The Jewish community of Kishinev was outraged at the establishment of this supposed “church-synagogue” and told czarist government officials about it. Eventually, the government ordered the church shut down. “The Russian authorities were nervous about the rapid rise of Protestant Christianity,” explained Iemima Ploscariu, an expert on 19th century messianic Jewish leaders. “They saw it as heretical to Russian Orthodoxy.”

This didn’t diminish Rabinowitz’s fervor, though, and sources indicate that he continued holding services privately in his home. In 1885 he converted to Protestantism and published his own prayer book in Hebrew and English.

Interestingly, Rabinowitz never let go of his Jewish identity. Although most Jewish converts to Christianity were expected to adopt a Christian name, Rabinowitz refused to do so. He died of malaria in May 1899.

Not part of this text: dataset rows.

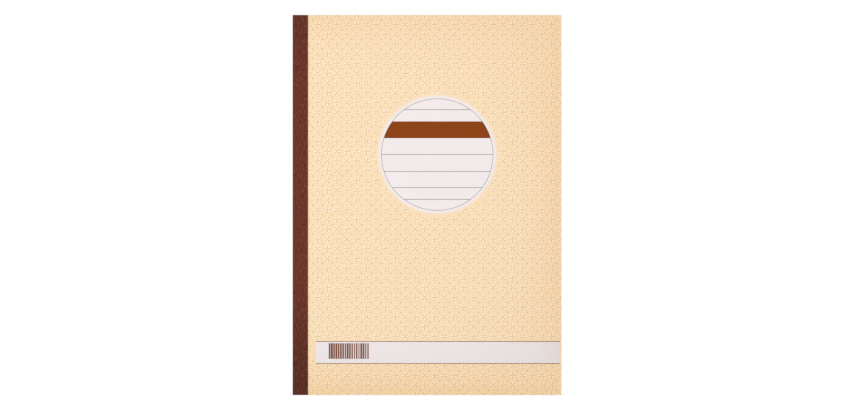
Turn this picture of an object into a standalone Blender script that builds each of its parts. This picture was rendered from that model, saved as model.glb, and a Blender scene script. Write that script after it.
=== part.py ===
"""Duplicate order book, A4: fifty sets of one original and one copy, stapled at the side and taped.

Metres, +Z up. The book lies flat with its front cover up. The spine is at -X, the fore-edge at +X, the head at +Y.
The leaves are split from their bound margins along one crease beside the tape, which is their common hinge line.
"""

import bmesh
import bpy
from mathutils import Vector

MM = 0.001

# Trimmed size of the closed book
BOOK_WIDTH = 210.0 * MM
BOOK_HEIGHT = 297.0 * MM

# Paper, card and board
SHEET_THICKNESS = 0.07 * MM
COVER_THICKNESS = 0.40 * MM
BOARD_THICKNESS = 1.00 * MM
SHIELD_THICKNESS = 0.35 * MM

# Sets of one original and one copy
SETS_IN_BOOK = 50
SETS_IN_GROUP = 7
SHEETS_IN_SET = 2

# Book cloth tape round the spine
TAPE_THICKNESS = 0.25 * MM
TAPE_ON_FRONT = 12.0 * MM
TAPE_ON_BACK = 12.0 * MM
TAPE_BEND_STEPS = 5

# Glue on the spine, and the clearances between bound pieces and between loose ones
GLUE_THICKNESS = 0.30 * MM
PRESSED_GAP = 0.05 * MM
LOOSE_GAP = 0.10 * MM
CREASE_GAP = 0.60 * MM

# Flat-wire staples, whose crowns lie under the front of the tape and whose legs are clinched under its back
STAPLE_NAMES = ("head", "middle", "foot")
STAPLE_FROM_END = 43.5 * MM
STAPLE_CROWN = 13.0 * MM
STAPLE_CLINCH = 5.0 * MM
WIRE_WIDTH = 0.60 * MM
WIRE_THICKNESS = 0.30 * MM
WIRE_BEND_RADIUS = 0.25 * MM
WIRE_BEND_STEPS = 3
WIRE_CLEARANCE = 0.05 * MM

# Tear line across the original: slits with short ties of paper between them
TEAR_LINE_FROM_CREASE = 5.0 * MM
SLIT_LENGTH = 2.00 * MM
SLIT_WIDTH = 0.50 * MM
TIE_LENGTH = 0.50 * MM
TIE_GAP = 0.10 * MM

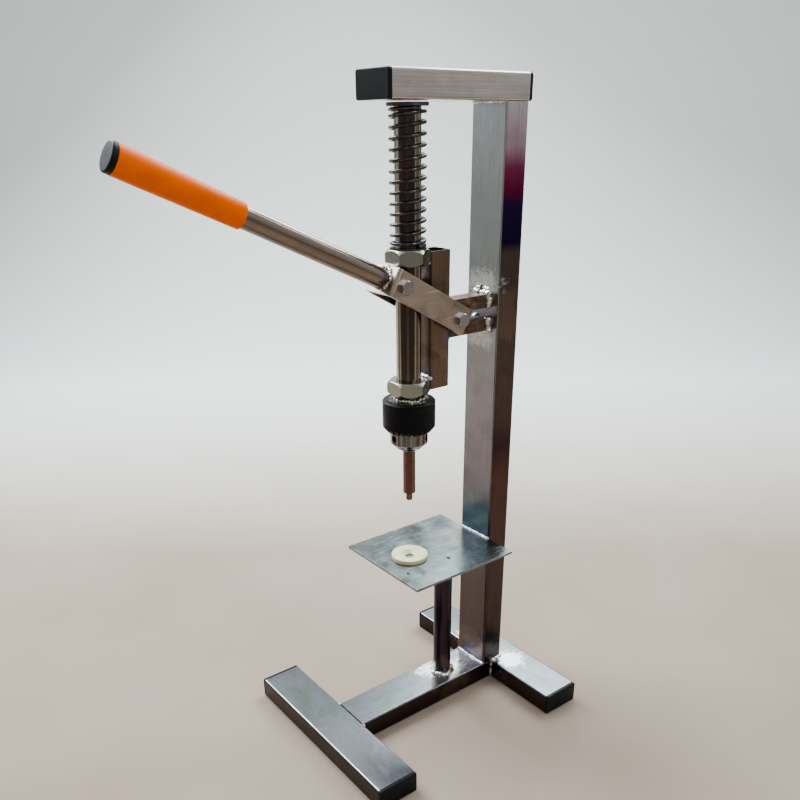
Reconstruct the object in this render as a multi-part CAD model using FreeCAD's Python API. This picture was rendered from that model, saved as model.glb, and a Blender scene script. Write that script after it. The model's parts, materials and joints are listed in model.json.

So what do we make of this complex man? It’s clear that at least part of Rabinowitz’s motivation in creating a culturally Jewish church was his desperate desire to usher in a more promising future for the Jews. While other Jews fought for political equality, he believed that by creating a sect uniting Judaism and Christianity, the Jews would be warmly welcomed by their non-Jewish neighbors.

But he insisted on doing it his way. Right before getting baptized in Berlin in 1885, Rabinowitz told the Christian authorities who were supervising the conversion that he still wanted to be able to tell his followers that they could continue to keep the Sabbath and practice circumcision. Reluctantly, they agreed.

“It was clear that he didn’t want to separate himself from the Jewish community,” Ploscariu said. “He loved his Jewish heritage and wanted to see it valued as it should be — both by converted Jews and Christians.”